Oleh karena itu, saya memprediksi hal yang serupa juga akan terjadi di bidang kesehatan. Salah satu yang kita lihat terjadi sekarang yakni startup-startup tersebut berlomba-lomba untuk bekerjasama dengan Kementerian Kesehatan untuk menjadi partner dalam menyelenggarakan vaksinasi massal.
2. Diferensiasi
Selain bersaing dari sisi harga layanan, hal lain yang akan terjadi yaitu startup ini akan berlomba-lomba untuk menawarkan diferensiasi. Hal ini sekaligus menjawab pertanyaan bahwa masih ada kesempatan bagi founder yang ingin berkecimpung untuk mengembangkan startup di bidang kesehatan.
Syaratnya, startup tersebut menghadirkan diferensiasi atau keunikan dibandingkan dengan startup-startup kesehatan pada umumnya.
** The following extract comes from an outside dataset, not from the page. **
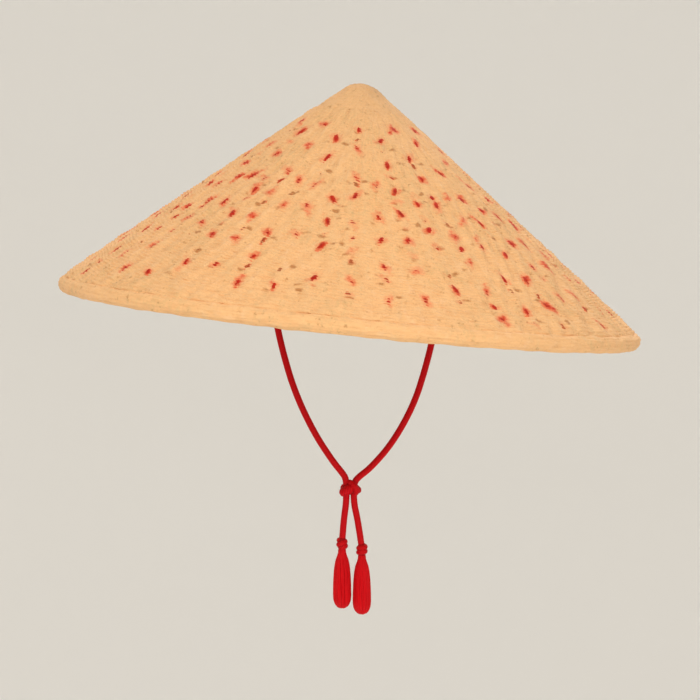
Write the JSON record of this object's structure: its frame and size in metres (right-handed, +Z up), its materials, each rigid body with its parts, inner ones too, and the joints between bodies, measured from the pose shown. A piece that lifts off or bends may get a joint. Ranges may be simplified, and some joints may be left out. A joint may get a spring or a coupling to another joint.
{
  "type": "conical hat",
  "caption": "Conical woven straw hat with a rolled rim, dyed ribs, an inner head band and a red chin cord that a slide knot draws up, ending in two thread tassels.",
  "frame": {"origin": "centre of the head ring, where the hat sits on a head", "axes": "+Z up along the hat's axis, -Y to the front, +X to the wearer's left; the head enters from -Z"},
  "size_m": [0.4299, 0.43, 0.3911],
  "materials": {
    "straw": "matte",
    "straw_binding": "matte",
    "dyed_rib": "matte",
    "bamboo": "satin",
    "band_weave": "matte",
    "rattan": "satin",
    "cotton": "matte",
    "brass": "satin",
    "red_cord": "matte",
    "red_thread": "satin"
  },
  "bodies": {
    "hat": {"crown_tip": "straw", "straw_row_01": "straw", "straw_row_02": "straw", "straw_row_03": "straw", "straw_row_04": "straw", "straw_row_05": "straw", "straw_row_06": "straw", "straw_row_07": "straw", "straw_row_08": "straw", "straw_row_09": "straw", "straw_row_10": "straw", "straw_row_11": "straw", "straw_row_12": "straw", "straw_row_13": "straw", "straw_row_14": "straw", "straw_row_15": "straw", "straw_row_16": "straw", "rim_binding": "straw_binding", "primary_ribs": "dyed_rib", "secondary_ribs": "dyed_rib", "tertiary_ribs": "dyed_rib", "lower_hoop": "bamboo", "middle_hoop": "bamboo", "upper_hoop": "bamboo", "apex_hoop": "bamboo", "rim_hoop": "bamboo", "head_band": "band_weave", "head_ring": "rattan", "sweatband": "cotton", "left_cord_tab": "cotton", "left_eyelet": "brass", "right_cord_tab": "cotton", "right_eyelet": "brass"},
    "chin_cord": {"left_cord": "red_cord", "left_stopper_knot": "red_cord", "left_end_knot": "red_cord", "right_cord": "red_cord", "right_stopper_knot": "red_cord", "right_end_knot": "red_cord"},
    "slide_knot": {"slide_knot": "red_cord"},
    "left_tassel": {"left_tassel_neck": "red_thread", "left_tassel_skirt": "red_thread"},
    "right_tassel": {"right_tassel_neck": "red_thread", "right_tassel_skirt": "red_thread"}
  },
  "joints": [
    {"name": "cord_swing", "type": "hinge", "parent": "hat", "child": "chin_cord", "pos_m": [0, 0, -0.014], "axis": [1, 0, 0], "range_deg": [-70, 70]},
    {"name": "knot_slide", "type": "slide", "parent": "chin_cord", "child": "slide_knot", "axis": [-0.1021, 0, 0.9948], "range_m": [-0.018, 0.07], "deforming": ["left_cord", "right_cord"]},
    {"name": "left_tassel_swing", "type": "hinge", "parent": "chin_cord", "child": "left_tassel", "pos_m": [0.0121, 0, -0.23925], "axis": [1, 0, 0], "range_deg": [-60, 60]},
    {"name": "right_tassel_swing", "type": "hinge", "parent": "chin_cord", "child": "right_tassel", "pos_m": [0.02731, 0, -0.24225], "axis": [1, 0, 0], "range_deg": [-60, 60]}
  ]
}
Sebagai analogi, setelah ramai startup di bidang e-commerce, muncul startup di bidang B2B e-commerce, social commerce, dan lainnya. Layanan startup fintech syariah di awal kemunculannya juga merupakan contoh diferensiasi dibandingkan dengan startup fintech konvensional.
3. Ekosistem pendukung
Hal lain yang berpotensi untuk digarap adalah mengembangkan startup di luar ekosistem kesehatan namun mendukung industri tersebut. Sebagai contoh, setelah e-commerce berkembang pesat, bidang yang kemudian juga tumbuh di antaranya adalah startup di bidang logistik dan juga e-commerce enabler.
Hal serupa dapat terjadi pula pada startup di bidang kesehatan. Akan ada bidang-bidang di sekitar kesehatan namun masih berkaitan dengan value chain industri tersebut yang juga berpotensi untuk tumbuh pesat.
Secara umum, meskipun secara umum kondisi startup kesehatan sudah cukup ramai, saya berpendapat bahwa peluang di industri ini masih sangat terbuka ke depan. Hal ini salah satunya disebabkan ke depan masyarakat secara umum akan semakin peduli dengan kesehatan.